**STATED PROBLEM**: Extract each line of the data and write it out again exactly.

**SUPPLIED INFORMATION**:

<<<<

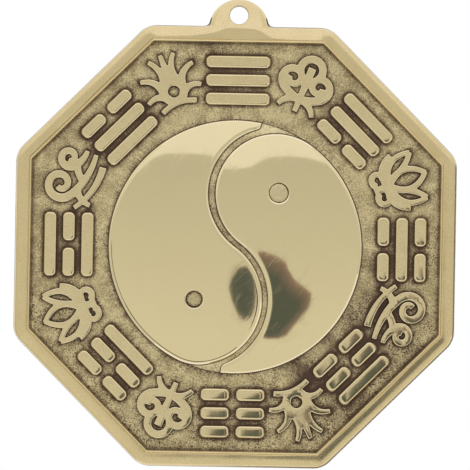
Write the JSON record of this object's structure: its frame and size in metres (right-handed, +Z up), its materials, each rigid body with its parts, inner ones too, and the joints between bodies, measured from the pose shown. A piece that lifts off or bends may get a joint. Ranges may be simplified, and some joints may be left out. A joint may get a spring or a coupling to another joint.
{
  "type": "bagua mirror",
  "caption": "Octagonal brass wall plaque with a domed yin-yang mirror, raised trigram bars, corner ornaments and a lug to hang it by.",
  "frame": {"origin": "axis of the hanging hole in the plane of the wall that the rim's back lies on", "axes": "+Z up, -Y out of the wall towards the viewer (the mirror's face), +X to the viewer's right"},
  "size_m": [0.15, 0.0115, 0.1592],
  "materials": {
    "rim_brass": "polished, slightly dulled on the outer wall",
    "aged_brass": "sand-cast grain with dark patina in the recesses",
    "relief_brass": "raised tops polished, patina at the foot",
    "mirror_brass": "mirror polished",
    "eye_brass": "matte, sand-cast"
  },
  "bodies": {
    "root": {"cloud_ornament_bottom_left": "relief_brass", "cloud_ornament_top_right": "relief_brass", "drifting_cloud_ornament_left_upper": "relief_brass", "drifting_cloud_ornament_right_lower": "relief_brass", "earth_bar_inner_left": "relief_brass", "earth_bar_inner_right": "relief_brass", "earth_bar_middle_left": "relief_brass", "earth_bar_middle_right": "relief_brass", "earth_bar_outer_left": "relief_brass", "earth_bar_outer_right": "relief_brass", "fire_bar_inner": "relief_brass", "fire_bar_middle_left": "relief_brass", "fire_bar_middle_right": "relief_brass", "fire_bar_outer": "relief_brass", "flaming_pearl_ornament_bottom_right": "relief_brass", "flaming_pearl_ornament_top_left": "relief_brass", "ground_plate": "aged_brass", "hanging_lug": "rim_brass", "heaven_bar_inner": "relief_brass", "heaven_bar_middle": "relief_brass", "heaven_bar_outer": "relief_brass", "lake_bar_inner": "relief_brass", "lake_bar_middle": "relief_brass", "lake_bar_outer_left": "relief_brass", "lake_bar_outer_right": "relief_brass", "lotus_ornament_left_lower": "relief_brass", "lotus_ornament_right_upper": "relief_brass", "mountain_bar_inner_left": "relief_brass", "mountain_bar_inner_right": "relief_brass", "mountain_bar_middle_left": "relief_brass", "mountain_bar_middle_right": "relief_brass", "mountain_bar_outer": "relief_brass", "rim_frame": "rim_brass", "thunder_bar_inner": "relief_brass", "thunder_bar_middle_left": "relief_brass", "thunder_bar_middle_right": "relief_brass", "thunder_bar_outer_left": "relief_brass", "thunder_bar_outer_right": "relief_brass", "water_bar_inner_left": "relief_brass", "water_bar_inner_right": "relief_brass", "water_bar_middle": "relief_brass", "water_bar_outer_left": "relief_brass", "water_bar_outer_right": "relief_brass", "wind_bar_inner_left": "relief_brass", "wind_bar_inner_right": "relief_brass", "wind_bar_middle": "relief_brass", "wind_bar_outer": "relief_brass", "yang_eye_plug": "eye_brass", "yang_mirror_half": "mirror_brass", "yin_eye_plug": "eye_brass", "yin_mirror_half": "mirror_brass"}
  },
  "joints": []
}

>>>>

**TASK SOLUTION**:
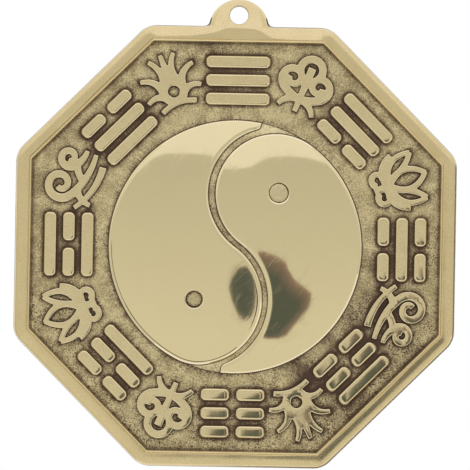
Write the JSON record of this object's structure: its frame and size in metres (right-handed, +Z up), its materials, each rigid body with its parts, inner ones too, and the joints between bodies, measured from the pose shown. A piece that lifts off or bends may get a joint. Ranges may be simplified, and some joints may be left out. A joint may get a spring or a coupling to another joint.
{
  "type": "bagua mirror",
  "caption": "Octagonal brass wall plaque with a domed yin-yang mirror, raised trigram bars, corner ornaments and a lug to hang it by.",
  "frame": {"origin": "axis of the hanging hole in the plane of the wall that the rim's back lies on", "axes": "+Z up, -Y out of the wall towards the viewer (the mirror's face), +X to the viewer's right"},
  "size_m": [0.15, 0.0115, 0.1592],
  "materials": {
    "rim_brass": "polished, slightly dulled on the outer wall",
    "aged_brass": "sand-cast grain with dark patina in the recesses",
    "relief_brass": "raised tops polished, patina at the foot",
    "mirror_brass": "mirror polished",
    "eye_brass": "matte, sand-cast"
  },
  "bodies": {
    "root": {"cloud_ornament_bottom_left": "relief_brass", "cloud_ornament_top_right": "relief_brass", "drifting_cloud_ornament_left_upper": "relief_brass", "drifting_cloud_ornament_right_lower": "relief_brass", "earth_bar_inner_left": "relief_brass", "earth_bar_inner_right": "relief_brass", "earth_bar_middle_left": "relief_brass", "earth_bar_middle_right": "relief_brass", "earth_bar_outer_left": "relief_brass", "earth_bar_outer_right": "relief_brass", "fire_bar_inner": "relief_brass", "fire_bar_middle_left": "relief_brass", "fire_bar_middle_right": "relief_brass", "fire_bar_outer": "relief_brass", "flaming_pearl_ornament_bottom_right": "relief_brass", "flaming_pearl_ornament_top_left": "relief_brass", "ground_plate": "aged_brass", "hanging_lug": "rim_brass", "heaven_bar_inner": "relief_brass", "heaven_bar_middle": "relief_brass", "heaven_bar_outer": "relief_brass", "lake_bar_inner": "relief_brass", "lake_bar_middle": "relief_brass", "lake_bar_outer_left": "relief_brass", "lake_bar_outer_right": "relief_brass", "lotus_ornament_left_lower": "relief_brass", "lotus_ornament_right_upper": "relief_brass", "mountain_bar_inner_left": "relief_brass", "mountain_bar_inner_right": "relief_brass", "mountain_bar_middle_left": "relief_brass", "mountain_bar_middle_right": "relief_brass", "mountain_bar_outer": "relief_brass", "rim_frame": "rim_brass", "thunder_bar_inner": "relief_brass", "thunder_bar_middle_left": "relief_brass", "thunder_bar_middle_right": "relief_brass", "thunder_bar_outer_left": "relief_brass", "thunder_bar_outer_right": "relief_brass", "water_bar_inner_left": "relief_brass", "water_bar_inner_right": "relief_brass", "water_bar_middle": "relief_brass", "water_bar_outer_left": "relief_brass", "water_bar_outer_right": "relief_brass", "wind_bar_inner_left": "relief_brass", "wind_bar_inner_right": "relief_brass", "wind_bar_middle": "relief_brass", "wind_bar_outer": "relief_brass", "yang_eye_plug": "eye_brass", "yang_mirror_half": "mirror_brass", "yin_eye_plug": "eye_brass", "yin_mirror_half": "mirror_brass"}
  },
  "joints": []
}